Chez Johan Van Mullem le mouvement est en quelque sorte inversé: la lumière veut sortir du tableau. Le mouvement ne présuppose plus un cadre plus grand (figuré par une lumière extérieure, divine) mais l’appelle de ses vœux. Dans L’Image- mouvement, Gilles Deleuze dit du hors-champs qu’il revêt « un aspect absolu par lequel le système clos (qui correspond au cadre) s’ouvre au tout de l’Univers, qui n’est plus un ensemble et n’est pas de l’ordre du visible. [...] Le hors-champs témoigne alors d’une présence plus inquiétante, dont on ne peut même pas dire qu’elle existe mais plutôt qu’elle « insiste » ou « subsiste », un Ailleurs plus radical, hors de l’espace et du temps homogènes ». Les hommes qui s’immolent dans le noir crient, consument leurs voix de toutes leurs forces vers n’importe où.
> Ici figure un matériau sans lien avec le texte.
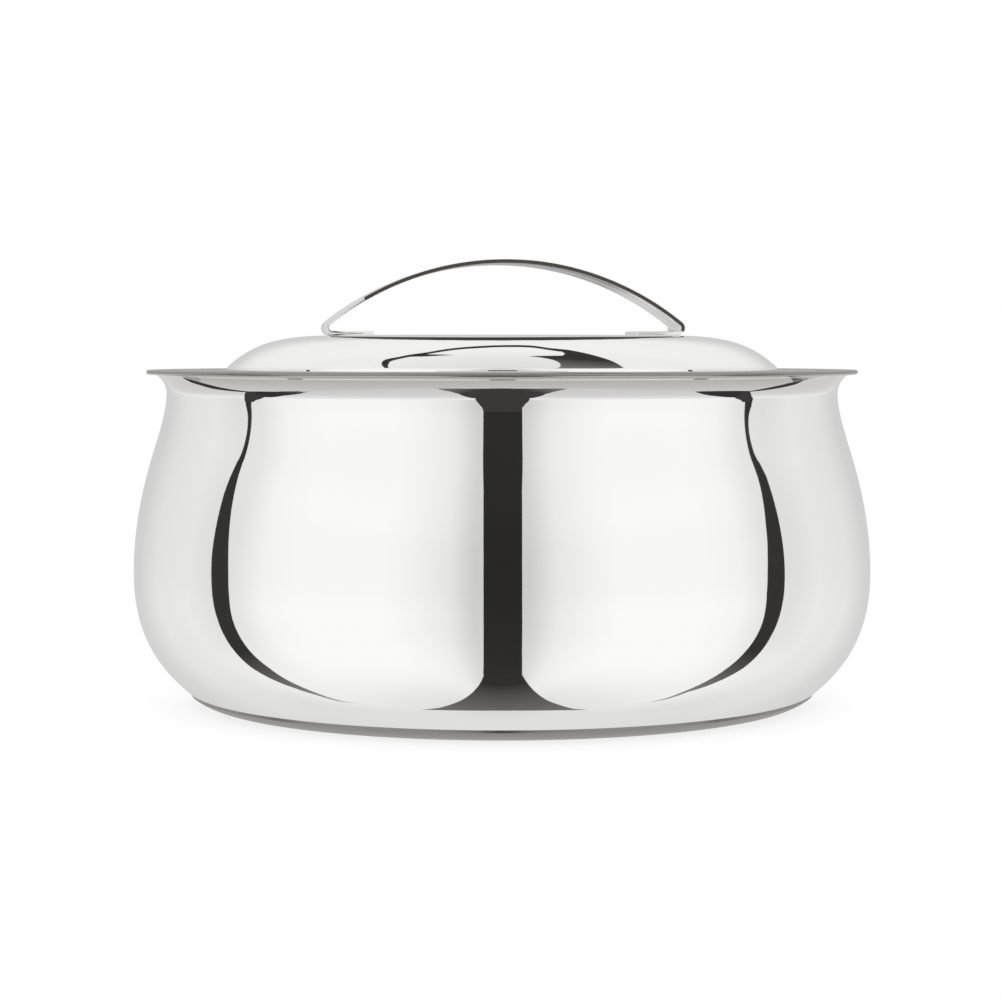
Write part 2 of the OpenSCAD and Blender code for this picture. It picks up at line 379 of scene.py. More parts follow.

Ces sons émis vers l’inconnu hurlent l’intensité du désespoir et le désespoir de cette force vive: l’existence

Johan Van Mullem use des mouvements erratiques et puissants de son pinceau. L’ombre et la lumière, cessants d’être hermétiques et statiques, deviennent des forces contraires qui s’affrontent dans un espace distordu par leur rencontre. La lumière émane, le noir aspire. L’artiste place ses tableaux au milieu du champ de bataille, à l’endroit exact où ils pourront devenir un réceptacle apte à capter la force dégagée par leur rencontre. C’est sur les traits cabossés de l’être humain que Johan Van Mullem figure l’intensité de leur lutte, évoquant d’autres portraits distordus, ceux de Francis Bacon peignant Michel Leiris ou lui-même, visages-réceptacles et visages-contractions, entravés par des mouvements impossibles.

Chez Francis Bacon, la distorsion naît d’une impossible concordance entre l’immobilité du tableau et le mouvement que le peintre a déjà donné à la figure qu'i peint.

Johann Van Mullem nous donne lui aussi à voir les distorsions que créent les contractions impossibles: celles qui réunissent l’ombre et la lumière, le désespoir et la paradoxale vitalité de ce désespoir, ou celles qui expriment les forces retorses d’une existence entière concentrée en quelques traits puissamment dessinés. Sur les toiles, des visages épouvantés par la contraction du temps se débattent comme des chevaux fous pour échapper à leur propre représentation.

Johan Van Mullem peint l’intensité. La lumière pure, qui surgit parfois à la faveur d’un coup de pinceau est une lumière Idéale, entendue comme réunion de tout le spectre lumineux. Une source douloureuse et aveuglante, dont l’absolu révèle en creux la finitude de l’expérience humaine, la faiblesse de ces diffractions de lumière appréhendables par l’oeil et que l’on appelle couleurs. C’est cette intensité qui doit ouvrir à l’artiste le chemin de l’Essence. La lumière est alors à nouveau invocation douloureuse et rêve d’un univers vu comme un lieu où ce halo cesserait d’être la pointe acérée qui blesse l’œil humain pour exister de manière diffuse et se confondre avec la matière même. Dans certains tableaux, la figure humaine disparaît presque, et avec elle la douleur de l’absolu inatteignable. Ne reste que l’abstraction. On pense alors aux magnifiques plans aperçus dans le film « The tree of life » de Terrence Malick, images d’un monde qui précédait la genèse de l’Univers et la « malédiction de l’individuation », selon les termes de Nietzsche.

C’est par l’intensité même que perce peut-être, chez le peintre belge, l’espoir. Car si la tension est signe de contradiction et de douleur existentielle, elle n’en reste pas moins l’expression de ce cou qui, sous les visages cabossés de Johan Van Mullem et de Francis Bacon, résiste. Le peintre irlandais notait d’ailleurs: « Il est fréquent que la tension soit complètement changée rien que de la façon dont va un coup de pinceau. Il engendre une forme autre que la forme que vous êtes en train de faire, voilà pourquoi les tableaux seront toujours des échecs soumis au hasard et à la chance, à l’accident, à l’inconscient. Il s’agit alors de l’accepter ou de le refuser. Une nouvelle vérité, insoutenable, surgit : nous sommes libres ». L’homme découvre la liberté et son corollaire, la solitude. Francis Bacon ajoutait : « Je crois que l’homme aujourd’hui réalise qu’il est un accident, que son existence est futile et qu’il a à jouer un jeu insensé ». En pointant l’accident, le peintre signale la vie et sa force de résistance.